The Scout Law: A Scout is, “Trustworthy, Loyal, Helpful, Friendly, Courteous, Kind, Obedient, Cheerful, Thrifty, Brave, Clean, and Reverent.

Though I can still recite the above by memory, I sought out the 1967 version of the BSH to find out if I had somehow forgotten the National Anthem protocol. I found one on Amazon. It arrived as promised. This is a version with amazing illustrations, typical of good books of the early and middle part of the last century. The cover is adorned with white boy scouts camping and enjoying nature. The back cover, however, in a nod to the changing times, has a black and Asian Scout standing with some white scouts, enjoying the fellowship of scouting. There on page 67, in the section titled “Our Country’s Flag”, appear the words:

“Whenever you hear it played or sung, stand up, salute if you are in uniform, or place your right hand over your heart if you are in civilian clothes – and think of your own future under that Star Spangled Banner.”

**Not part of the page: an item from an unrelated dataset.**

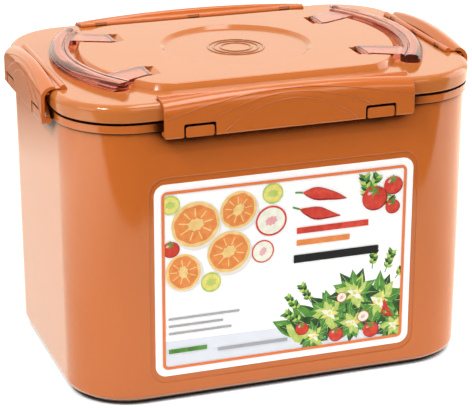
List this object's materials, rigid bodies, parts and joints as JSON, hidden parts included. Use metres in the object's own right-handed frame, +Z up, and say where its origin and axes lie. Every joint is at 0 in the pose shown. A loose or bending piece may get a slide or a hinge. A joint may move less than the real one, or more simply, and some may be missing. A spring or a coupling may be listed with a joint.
{
  "type": "food keeper with press plate",
  "caption": "Rectangular terracotta plastic food keeper with an inner press plate, a flat lid, swing latches on every side and swing-up bail handles on the lid.",
  "frame": {"origin": "middle of the underside, on the surface that the tub stands on", "axes": "+X along the long side, to the right as the label is read; +Y towards the back; +Z up"},
  "size_m": [0.3184, 0.232, 0.2277],
  "materials": {
    "tub_plastic": "glossy",
    "lid_plastic": "glossy",
    "handle_plastic": "glossy translucent",
    "silicone": "satin",
    "label_film": "glossy film"
  },
  "bodies": {
    "container": {"container_body": "tub_plastic", "label": "label_film"},
    "lid": {"lid": "lid_plastic", "lid_gasket": "silicone"},
    "latch_front": {"latch_front": "tub_plastic"},
    "latch_back": {"latch_back": "tub_plastic"},
    "latch_left": {"latch_left": "tub_plastic"},
    "latch_right": {"latch_right": "tub_plastic"},
    "handle_left": {"handle_left": "handle_plastic"},
    "handle_right": {"handle_right": "handle_plastic"},
    "press": {"press_plate": "lid_plastic", "press_gasket": "silicone"},
    "press_handle": {"press_handle": "tub_plastic"},
    "vent_plug": {"vent_plug": "silicone"}
  },
  "joints": [
    {"name": "lid_lift", "type": "slide", "parent": "container", "child": "lid", "axis": [0, 0, 1], "range_m": [0, 0.1]},
    {"name": "latch_front_swing", "type": "hinge", "parent": "lid", "child": "latch_front", "pos_m": [0, -0.0998, 0.2211], "axis": [-1, 0, 0], "range_deg": [0, 95]},
    {"name": "latch_back_swing", "type": "hinge", "parent": "lid", "child": "latch_back", "pos_m": [0, 0.0998, 0.2211], "axis": [1, 0, 0], "range_deg": [0, 95]},
    {"name": "latch_left_swing", "type": "hinge", "parent": "lid", "child": "latch_left", "pos_m": [-0.143, 0, 0.2211], "axis": [0, 1, 0], "range_deg": [0, 95]},
    {"name": "latch_right_swing", "type": "hinge", "parent": "lid", "child": "latch_right", "pos_m": [0.143, 0, 0.2211], "axis": [0, -1, 0], "range_deg": [0, 95]},
    {"name": "handle_left_swing", "type": "hinge", "parent": "lid", "child": "handle_left", "pos_m": [-0.0808, 0, 0.2229], "axis": [0, 1, 0], "range_deg": [0, 90]},
    {"name": "handle_right_swing", "type": "hinge", "parent": "lid", "child": "handle_right", "pos_m": [0.0808, 0, 0.2229], "axis": [0, -1, 0], "range_deg": [0, 90]},
    {"name": "press_slide", "type": "slide", "parent": "container", "child": "press", "axis": [0, 0, 1], "range_m": [-0.125, 0.02]},
    {"name": "press_handle_swing", "type": "hinge", "parent": "press", "child": "press_handle", "pos_m": [0, 0, 0.15], "axis": [1, 0, 0], "range_deg": [0, 90]},
    {"name": "vent_plug_lift", "type": "slide", "parent": "press", "child": "vent_plug", "axis": [0, 0, 1], "range_m": [0, 0.012]}
  ]
}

How could I have missed this elemental rule of patriotism? How could so many Americans have missed it? I surely would have done it exactly to protocol had I known. My immediate and distant relations, and yours, who fought in wars in the name of freedom, deserve abiding respect.

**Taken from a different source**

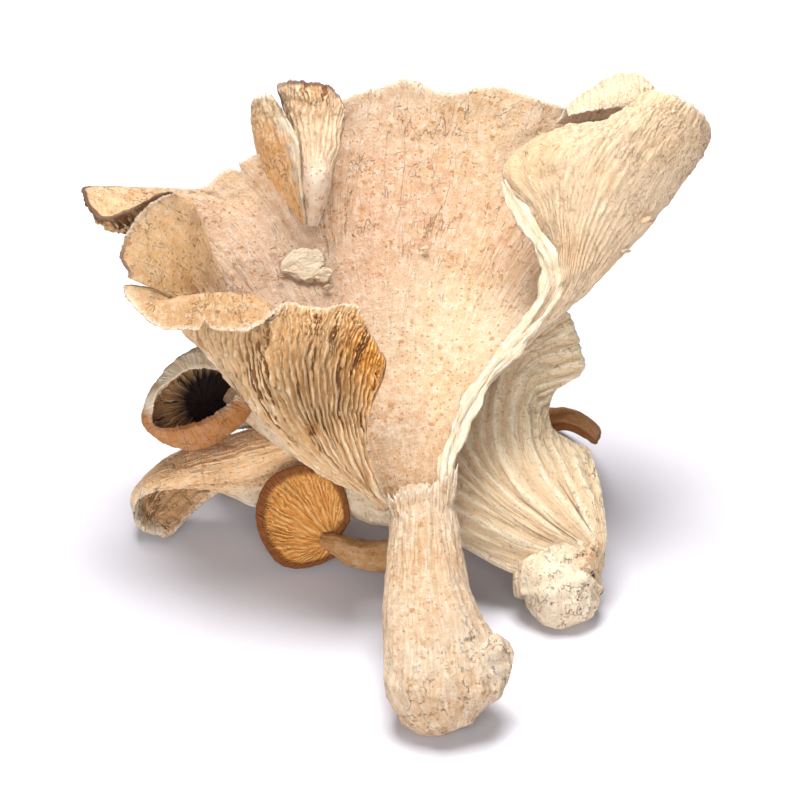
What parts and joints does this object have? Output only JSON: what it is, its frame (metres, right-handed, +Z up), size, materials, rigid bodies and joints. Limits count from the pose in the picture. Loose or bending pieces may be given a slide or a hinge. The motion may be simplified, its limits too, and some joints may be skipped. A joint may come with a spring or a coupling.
{
  "type": "oyster mushroom cluster",
  "caption": "Dried oyster mushroom cluster: wavy fan-shaped caps, gilled below, on short stems that meet in the middle, and folded in on themselves.",
  "frame": {"origin": "middle of the bounding box, on the floor the cluster rests on", "axes": "+Z up; +X along the cluster's width, from the curled side to the rolled side; +Y from the near stem base to the far rims"},
  "size_m": [0.127, 0.1156, 0.0928],
  "materials": {
    "large_flesh": "dry, matt, tan",
    "right_flesh": "dry, matt, cream",
    "amber_flesh": "dry, slightly glossy, amber brown",
    "curled_flesh": "dry, matt, brown and cream",
    "tongue_flesh": "dry, matt, pinkish tan",
    "brown_flesh": "dry, matt, brown",
    "grey_flesh": "dry, matt, grey brown"
  },
  "bodies": {
    "root": {"large_mushroom": "large_flesh", "right_mushroom": "right_flesh", "amber_mushroom": "amber_flesh", "curled_mushroom": "curled_flesh", "tongue_mushroom": "tongue_flesh", "brown_mushroom": "brown_flesh", "grey_mushroom": "grey_flesh"}
  },
  "joints": []
}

I wrote Rachel Segal a thank you note and told her she was absolutely right about the proper etiquette for the National Anthem. I told her I would correct my manners in the future and assured her that my “liberal – communist” politics, as they might be seen to someone more conservative than I am, do not preclude a strong love for country, countrymen, flag, and anthem. As I have always said, I wish we were all just a bit more humble about the opinions we hold and consider the possibility that we could be wrong. There’s nothing wrong with being wrong as long as it is in the journey for truth. So, I learned something from my friend, Rachel Segal, and I appreciate her bringing it to my attention.

1 comment:

  1. To all readers of this blog: I was Jeff's senior patrol leader and he was the worst boy scout I have ever seen. He lost his knife, my boots, even his tent---while he was camping in it. How do you go camping and lose your tent after you've already pitched it? He never obeyed rules or showed the slightest sign he was even aware of them. His uniform was always an adventure in incompleteness. Once when it was raining he tried to build a fire underneath a truck---under the gas tank. He spent a long time memorizing the Pledge of Allegiance---backwards. He was cheerful, inept and strangely detached. Some young scouts learn slowly, but this was different. When he was around, anything could happen at any time. To say he was weirdly dangerous hardly does justice to the situation.

    If he has a Boy Scout Handbook from 1967, it's because he lost his in the first 10 minutes and borrowed someone else's, never to return it.